Wednesday, December 15, 2021

Buck Jones -- Only Rival of Tom Mix -- December 15, 2021

Omaha Bee, 18-December-1921

Buck Jones was Fox's second-string cowboy star, after Tom Mix. I like this image from Riding With Death. Jacques Jaccard directed. 

Clovis News, 22-December-1921

This item about Riding With Death reminds us that we recently saw Buck Jones try to change his billing to Charles Jones.

Bemidji Daily Pioneer, 31-December-1921

This ad refers to him as "Charles (Buck) Jones." 

Bemidji Daily Pioneer, 23-December-1921

While this ad refers to him as "Charles Jones," omitting "Buck" entirely. Personally I would rather be called "Buck." 

Great Falls Tribune, 20-December-1921

Bar Nothin' is a good title. Eddie Sedgwick was the director.

Alaska Daily Empire, 29-December-1921

I like the name Spickett's Palace. 

Cambridge, Maryland Daily Banner, 22-December-1921

Hoot Gibson was a contemporary of Tom Mix and Buck Jones.

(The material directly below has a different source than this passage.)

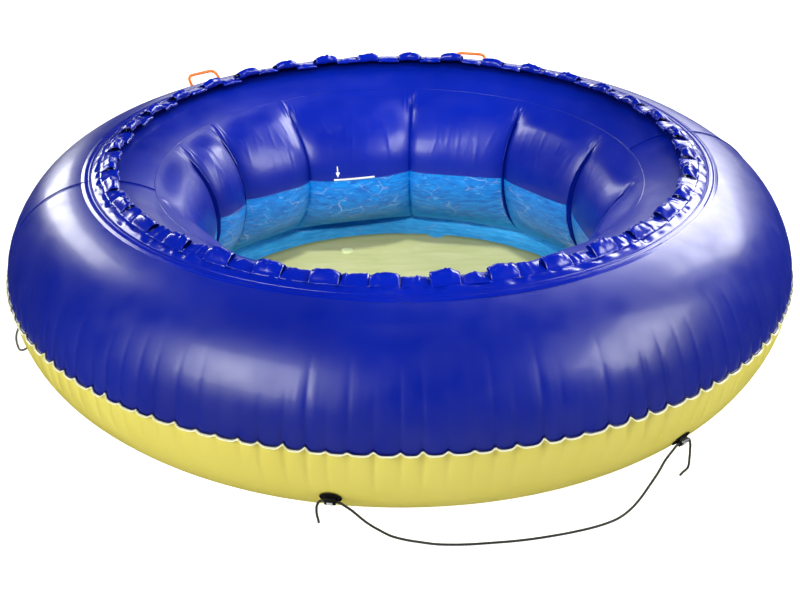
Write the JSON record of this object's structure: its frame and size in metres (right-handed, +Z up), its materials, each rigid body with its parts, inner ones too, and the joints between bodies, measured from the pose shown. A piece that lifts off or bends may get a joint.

His movies tended to emphasize humor.

Pueblo Chieftan, 18-December-1921

John Ford directed Sure Fire

Great Falls Tribune, 18-December-1921

Note that the Capitol Theater in Great Falls planned to show Rex Ingram's The Conquering Power with Rudolph Valentino, but the print got "lost in transit," so they showed Sure Fire

Pueblo Chieftan, 08-December-1921
Bill Fairbanks was not Doug's brother, but he may have been related. They were both born with the family name "Ullman," but that may have been a coincidence.

Richmond Palladium and Sun-Telegram, 24-December-1921

Lester Cuneo had worked with Tom Mix at the Selig Polyscope Company and then served in the army during World War One. Unable to deal with the death of his wife, Cuneo died by his own hand in 1925.

Cine-Mundial, December, 1921

Tom Santschi (hard name to spell) had a long career, but mostly worked in small character parts after the mid-1920s.

Indiana Daily Times, 03-December-1921

I see that I have not mentioned Texas Guinan in this blog. She started out in vaudeville and theater, then went into the movies, making a series of westerns. Later she ran several speakeasies in New York and became known as "The Queen of the Nightclubs." She died in 1933, just before Prohibition was repealed.  This ad calls her "The Female 'Bill Hart.'"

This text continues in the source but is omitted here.